Because anything less would indicate a lack of compassion.


Blogger Elaine C. said...

that's the job ...

May 05, 2010 7:47 PM  

Blogger Ecgbert said...

From what I can tell from this and the friend's blog it seems part of the downside of semi-congregational polity (or as the Episcopal Church says, being a democratic church), or the congregation in the form of a council/vestry can and does overrule the rector or vicar so he or she gets burned big time. I didn't think that could happen to vicars (as opposed to rectors) in that system; I thought churches under vicars were more directly under their bishops like RC ones (an RC bishop calls those shots; no discussion).

To be fair to the other side, of course people come first but it's a beautiful historic building anybody'd hate to lose, and IIRC the only church left in that town.

Ironically semi-congregationalism is also why my part-time hangout of several years uses the old Latin Mass and not the US 1979 BCP.

May 07, 2010 6:45 AM  

Blogger Jane Ellen+ said...

@YF: Yes, it is the only church in town.
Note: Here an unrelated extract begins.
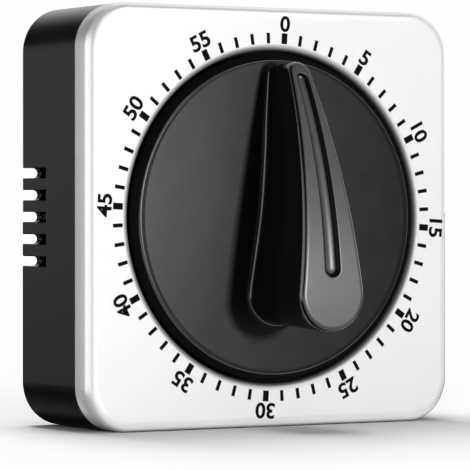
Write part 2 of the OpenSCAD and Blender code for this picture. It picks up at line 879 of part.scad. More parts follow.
module hairspring_stud() color("silver")
    rod(0.5, front_in, hairspring_at + hairspring_w, balance_c + polar(5.2, 60));

// ---- Strike ----

module hammer_arbor() color("silver") {
    rod(staff_r, front_in + end_shake, hammer_at + hammer_w, hammer_c);
    rod(pivot_r, front_plate_at, front_in + end_shake + eps, hammer_c);
}

module strike_lever() color("silver") slab(cam_at, cam_at + cam_t) difference() {
    union() {
        translate(hammer_c) circle(2);
        bar(hammer_c, polar(cam_r + lever_gap, 135), 1.6);
    }
    translate(hammer_c) circle(staff_r + seat_fit);
}

module hammer_arm() color("silver")
    slab(hammer_at + 0.8, hammer_at + 0.8 + hammer_arm_t) difference() {
        union() {
            translate(hammer_c) circle(2);
            bar(hammer_c, hammer_head_c - polar(hammer_r - 0.2, heading(hammer_c,
                hammer_head_c)), 1.6);
        }
        translate(hammer_c) circle(staff_r + seat_fit);
    }

module hammer_head() color([0.8, 0.62, 0.3]) difference() {
    rod(hammer_r, hammer_at, hammer_at + hammer_w, hammer_head_c);
    slab(hammer_at + 0.8 - seat_fit, hammer_at + 0.8 + hammer_arm_t + seat_fit)
        bar(hammer_c, hammer_head_c - polar(hammer_r - 0.5, heading(hammer_c,
            hammer_head_c)), 1.6 + 2 * seat_fit);
}

// Leaf beside the strike lever, on its own post
module hammer_spring() color("silver") {
    post = hammer_c + [8, 3];
    rod(0.8, front_in, cam_at + cam_t, post);
    slab(cam_at, cam_at + cam_t) link(post, hammer_c + [4.8, -2.2], 0.4);
}

module bell_post() color("silver") {
    rod(2.5, back_out, bell_at, bell_c);
    rod(screw_r, bell_at - eps, bell_at + bell_t + 2, bell_c);
}

// Shallow bell, open to the rear
module bell() color([0.75, 0.75, 0.77])
    translate([bell_c[0], face_y + bell_at, dial_z + bell_c[1]]) rotate([-90, 0, 0])
        difference() {
            rotate_extrude() translate([bell_r, 0]) mirror([1, 0])
                bent_sheet(bell_r, bell_h, 2.6, bell_t);
            translate([0, 0, -over]) cylinder(r = screw_r + turn_fit, h = bell_h);
        }

module bell_nut() color("silver")
    slab(bell_at + bell_t, bell_at + bell_t + 1.4, bell_c) difference() {
        circle(2.5, $fn = 6);
        circle(screw_r + turn_fit);
    }

front_cover();
rear_casing();
dial_carrier();
dial_knob();
knob_clip();
casing_screws();
rear_magnets();
front_plate();
back_plate();
pillar(pillars[0]);  // pillar_upper_left
pillar(pillars[1]);  // pillar_upper_right
pillar(pillars[2]);  // pillar_lower_left
pillar(pillars[3]);  // pillar_lower_right
pillar_nuts();
movement_screws();
main_arbor();
front_bush();
stop_arm();
stop_pin();
mainspring();
spring_post();
ratchet_wheel();
great_wheel();
click();
click_rivet();
click_spring();
thrust_washer();
strike_cam();
second_arbor();
second_wheel();
third_arbor();
third_wheel();
escape_arbor();
escape_wheel();
pallet_arbor();
pallet_lever();
pallet_pins();
balance_staff();
balance_wheel();
impulse_pin();
hairspring();
hairspring_stud();
hammer_arbor();
strike_lever();
hammer_arm();
hammer_head();
hammer_spring();
bell_post();
bell();
bell_nut();
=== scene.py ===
# %% [markdown]
# # A square kitchen timer
# The engineering model arrives as a fixed frame: every solid already sits where it belongs and
# moves with a named body. This lesson dresses it. The working parts keep their shapes and get
# metal and plastic finishes. The three pieces that the hand and the eye meet first are made
# again: the pressed steel cover, the turning dial and the moulded casing.

# %% Load the frame
import json
import math

import bmesh
import bpy
import numpy as np
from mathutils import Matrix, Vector


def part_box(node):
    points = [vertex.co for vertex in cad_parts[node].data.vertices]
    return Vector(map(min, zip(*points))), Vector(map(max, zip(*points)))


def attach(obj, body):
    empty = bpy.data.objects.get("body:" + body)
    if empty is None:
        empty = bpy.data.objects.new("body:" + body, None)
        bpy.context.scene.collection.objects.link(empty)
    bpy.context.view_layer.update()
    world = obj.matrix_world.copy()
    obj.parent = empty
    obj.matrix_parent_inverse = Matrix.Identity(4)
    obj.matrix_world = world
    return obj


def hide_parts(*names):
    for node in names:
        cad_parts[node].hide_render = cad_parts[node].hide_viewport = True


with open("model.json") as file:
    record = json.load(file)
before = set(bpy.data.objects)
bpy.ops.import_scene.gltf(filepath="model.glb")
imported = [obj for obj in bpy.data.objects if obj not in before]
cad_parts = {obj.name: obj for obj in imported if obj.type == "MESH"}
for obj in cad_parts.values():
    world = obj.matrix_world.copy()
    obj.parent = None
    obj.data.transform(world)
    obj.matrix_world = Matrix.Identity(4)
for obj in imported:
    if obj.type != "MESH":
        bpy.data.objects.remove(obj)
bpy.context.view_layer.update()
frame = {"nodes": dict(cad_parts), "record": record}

MM = 0.001

# %% [markdown]
# ## Where things are
# Sizes could be typed in again, but then a new piece would part from its neighbours as soon as
# the engineering model changed. So they are read off the frame's own boxes. Everything on the
# front is easiest to think of from the dial's axis: `across` to the right, `up`, and `out` of the
# steel towards the person who sets the timer. One function turns those three into the frame's
# metres.

# %% Measure the frame
cover_low, cover_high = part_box("front_cover")
dial_low, dial_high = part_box("dial_knob")

FACE_Y = cover_low.y / MM
DIAL_Z = (cover_low.z + cover_high.z) / 2 / MM
HALF_W = (cover_high.x - cover_low.x) / 2 / MM
FLANGE = (cover_high.y - cover_low.y) / MM
DIAL_R = (dial_high.x - dial_low.x) / 2 / MM
CROWN_TOP = FACE_Y - dial_low.y / MM


def to_frame(across, up, out):
    """A point's place in the frame: x is across, y runs back from the steel face, z is up."""
    across, up, out = np.broadcast_arrays(across, up, out)
    return np.stack([across, FACE_Y - out, DIAL_Z + up], axis=-1) * MM


def ring(flat, out):
    """A closed line of points (across, up), lifted out of the steel."""
    return to_frame(flat[:, 0], flat[:, 1], out)


print(f"case {2 * HALF_W:.1f} mm, dial radius {DIAL_R:.1f} mm, crown {CROWN_TOP:.1f} mm out")

# %% [markdown]
# ## Camera
# The viewer stands to the left of the timer, at about the height of the dial, with a long lens,
# so that upright edges stay upright. A camera could be placed by hand and turned until it looks
# right. Two angles, a distance and the point that it aims at say the same thing in words that
# can be checked, so its place and turn are worked out from those.

# %% Camera
AZIMUTH, ELEVATION = math.radians(-30.511), math.radians(0.484)
DISTANCE = 0.59914
AIM = Vector((-0.008873, FACE_Y * MM, 0.036631))
SENSOR_MM, LENS_MM = 36, 242.64
NEAREST, FARTHEST = 0.05, 60

back = Vector((
    math.sin(AZIMUTH) * math.cos(ELEVATION),
    -math.cos(AZIMUTH) * math.cos(ELEVATION),
    math.sin(ELEVATION),
))
camera = bpy.data.objects.new("camera", bpy.data.cameras.new("camera"))
camera.data.sensor_width, camera.data.lens = SENSOR_MM, LENS_MM
camera.data.clip_start, camera.data.clip_end = NEAREST, FARTHEST
camera.rotation_mode = "QUATERNION"
camera.rotation_quaternion = back.to_track_quat("Z", "Y")
camera.location = AIM + back * DISTANCE
bpy.context.scene.collection.objects.link(camera)
bpy.context.scene.camera = camera
bpy.context.scene.view_settings.view_transform = "Standard"
print("camera at", tuple(round(c, 4) for c in camera.location))

# %% [markdown]
# ## Shader sums as Python sums
# A finish is a small sum: noise times a strength plus a base value. Wiring that by hand hides
# the sum, so a `Wire` stands for a socket, and its operators add the Math nodes.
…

However, barring a faithful remnant, the townspeople have not been inclined to attend or support, despite many years of invitation and effort. The average Sunday attendance has held steady at 10-11 people for several years.

You are also correct that, under Episcopal polity, a mission is more under the control of the bishop than is a self-supporting parish. That said, there is still a limit to what clerical leadership (be it priest or bishop) can do in the face of congregational opposition. I would imagine the same would be true in an RC church: one cannot force people to attend, or to support the church financially, in any tradition.

Of course, just as congregants have the option to leave (but cannot take the church and its property out of the diocese), so too the diocese (in the person of the bishop) has the authority to close a church and dispose of the property. This is a draconian option, and not one to which our bishop is inclined; but it is there.

May 07, 2010 7:12 AM  

Anonymous Jules said...

What are people from my former church doing emailing Episcopalian priests???

May 07, 2010 4:02 PM  

Blogger Ecgbert said...

Yes, in practice the priest can still lose if the congregation vote with their feet including in an RC church.

ISTM if the bishop uses the nuclear option (the same authority an RC bishop has) it would save the friend's job for the time being but if part of the congregation stays and hates the vicar, the vicar probably couldn't really do the job and stay. Catch-22.

And yes, thou shalt not steal the building. I defend all faiths' rights to govern themselves and defend their property.